Son interprétation doit être effectuée selon le principe
de la confiance (ENGEL, op. cit., p. 239; THEVENOZ, CR, n. 22 ad art.
107 CO; ATF 123 III 16).
L’interprétation objective, selon le
principe de la confiance, conduit le juge à dégager le sens que le
destinataire d’une déclaration peut et doit lui attribuer selon les
règles de la bonne foi, d’après le texte et le contexte, ainsi que les
circonstances qui l’ont précédée ou accompagnée (TF, JT 1998 I 2; TF, SJ
1996 549; WINIGER, CR, 2003, n. 134 ad art. 18 CO; ENGEL, op. cit., p.
239).
En l’espèce, l’avis de résiliation du bail ne se réfère à
aucune disposition légale de nature à préciser le caractère ordinaire ou
anticipé du congé.
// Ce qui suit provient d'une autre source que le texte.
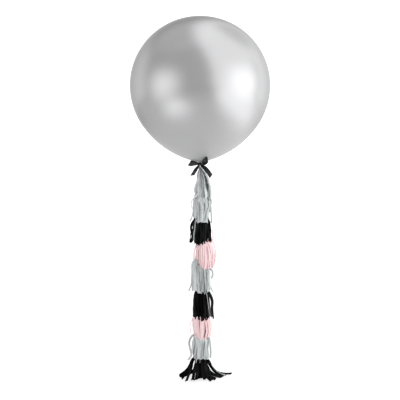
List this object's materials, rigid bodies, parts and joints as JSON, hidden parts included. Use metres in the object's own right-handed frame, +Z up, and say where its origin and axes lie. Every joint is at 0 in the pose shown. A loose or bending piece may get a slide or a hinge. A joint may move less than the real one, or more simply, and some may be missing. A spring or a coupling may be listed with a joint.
{
  "type": "giant latex balloon with tassel garland",
  "caption": "Gas-filled round latex balloon with a satin bow at its tied neck and a hanging garland of paper tassels.",
  "frame": {"origin": "middle of the round envelope, where the gas lifts it", "axes": "+Z up, against the hanging garland; the bow faces -Y; +X to the viewer's right"},
  "size_m": [0.8998, 0.8998, 2.325],
  "materials": {
    "latex": "pearl silver latex, satin gloss",
    "satin": "black satin ribbon",
    "cord": "white twisted cotton cord",
    "silver_paper": "silver metallic tissue paper",
    "black_paper": "black tissue paper",
    "pink_paper": "pale pink tissue paper"
  },
  "bodies": {
    "balloon": {"envelope": "latex", "neck_knot": "latex", "neck_mouth": "latex", "ribbon_band": "satin", "bow_knot": "satin", "bow_loop_left": "satin", "bow_loop_right": "satin", "bow_tail_left": "satin", "bow_tail_right": "satin", "cord_loop": "cord"},
    "hitch": {"cord_hitch": "cord"},
    "garland": {"cord": "cord"},
    "tassel_1": {"tassel_1_twist": "silver_paper", "tassel_1_fringe": "silver_paper"},
    "tassel_2": {"tassel_2_twist": "silver_paper", "tassel_2_fringe": "silver_paper"},
    "tassel_3": {"tassel_3_twist": "black_paper", "tassel_3_fringe": "black_paper"},
    "tassel_4": {"tassel_4_twist": "pink_paper", "tassel_4_fringe": "pink_paper"},
    "tassel_5": {"tassel_5_twist": "silver_paper", "tassel_5_fringe": "silver_paper"},
    "tassel_6": {"tassel_6_twist": "black_paper", "tassel_6_fringe": "black_paper"},
    "tassel_7": {"tassel_7_twist": "pink_paper", "tassel_7_fringe": "pink_paper"},
    "tassel_8": {"tassel_8_twist": "silver_paper", "tassel_8_fringe": "silver_paper"},
    "tassel_9": {"tassel_9_twist": "black_paper", "tassel_9_fringe": "black_paper"}
  },
  "joints": [
    {"name": "garland_side_swing", "type": "hinge", "parent": "balloon", "child": "hitch", "pos_m": [0, -0.01, -0.514], "axis": [0, -1, 0], "range_deg": [-10, 10]},
    {"name": "garland_front_swing", "type": "hinge", "parent": "hitch", "child": "garland", "pos_m": [0, -0.01, -0.514], "axis": [-1, 0, 0], "range_deg": [-10, 10]},
    {"name": "tassel_1_turn", "type": "hinge", "parent": "garland", "child": "tassel_1", "pos_m": [0, -0.01, -0.5175], "axis": [0, 0, 1], "continuous": true},
    {"name": "tassel_2_turn", "type": "hinge", "parent": "garland", "child": "tassel_2", "pos_m": [0, -0.01, -0.662], "axis": [0, 0, 1], "continuous": true},
    {"name": "tassel_3_turn", "type": "hinge", "parent": "garland", "child": "tassel_3", "pos_m": [0, -0.01, -0.812], "axis": [0, 0, 1], "continuous": true},
    {"name": "tassel_4_turn", "type": "hinge", "parent": "garland", "child": "tassel_4", "pos_m": [0, -0.01, -0.964], "axis": [0, 0, 1], "continuous": true},
    {"name": "tassel_5_turn", "type": "hinge", "parent": "garland", "child": "tassel_5", "pos_m": [0, -0.01, -1.115], "axis": [0, 0, 1], "continuous": true},
    {"name": "tassel_6_turn", "type": "hinge", "parent": "garland", "child": "tassel_6", "pos_m": [0, -0.01, -1.266], "axis": [0, 0, 1], "continuous": true},
    {"name": "tassel_7_turn", "type": "hinge", "parent": "garland", "child": "tassel_7", "pos_m": [0, -0.01, -1.417], "axis": [0, 0, 1], "continuous": true},
    {"name": "tassel_8_turn", "type": "hinge", "parent": "garland", "child": "tassel_8", "pos_m": [0, -0.01, -1.568], "axis": [0, 0, 1], "continuous": true},
    {"name": "tassel_9_turn", "type": "hinge", "parent": "garland", "child": "tassel_9", "pos_m": [0, -0.01, -1.719], "axis": [0, 0, 1], "continuous": true}
  ]
}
La lettre d’accompagnement n’est pas plus explicite,
même si elle évoque le nonrenouvellement du bail; cette expression est
toutefois démentie par la lettre de l’intimé du 21 septembre 2005,
répondant à la demande de motivation des locataires, qui mentionne bien
que le bail est résilié et cela, en réaction à la sous-location non
autorisée, motif qui était déjà avancé dans l’avis de résiliation. Tant
ce dernier que la lettre du 21 septembre 2005 spécifient en outre que la
résiliation est donnée pour le 31 octobre 2005. Or, cette date ne
respecte pas le préavis contractuel de trois mois prévu pour une
résiliation ordinaire, ce que le bailleur, représenté par un mandataire
professionnel qualifié ne pouvait ignorer.
Dans ces circonstances,
les locataires pouvaient raisonnablement et de bonne foi interpréter
cette résiliation comme étant un congé extraordinaire, mettant un terme
anticipé au bail en raison de la sous-location.
La thèse privilégiée
par le Tribunal des baux et loyers, à savoir celle d’un congé ordinaire
donné – par inadvertance – sans respecter le préavis contractuel de
congé, ne peut être approuvé. Elle va de surcroît à l’encontre de
l’esprit de la loi qui vise en cette matière à protéger le locataire,
considéré comme la partie faible au sein du rapport contractuel. A
suivre la voie esquissée par les premiers juges, il suffirait au
bailleur, qui entend résilier le bail de manière anticipée, de ne se
référer à aucune disposition légale pour soutenir ensuite, en cas de
contestation, qu’il s’agissait d’un congé ordinaire, néanmoins valable,
et dont l’effet serait simplement reporté au prochain terme pertinent en
application de l’art. 266a al. 2 CO. Pareille interprétation ouvre trop
largement la porte à l’abus de droit pour être admise.
La Cour
considère donc ici que le congé donné le 6 septembre 2005 pour le 31
octobre 2005 était un congé extraordinaire, mais inefficace pour la
raison évoquée supra. L’exception réservée par la jurisprudence fédérale
précitée (JT 1998 I 300) n’est pas réalisée.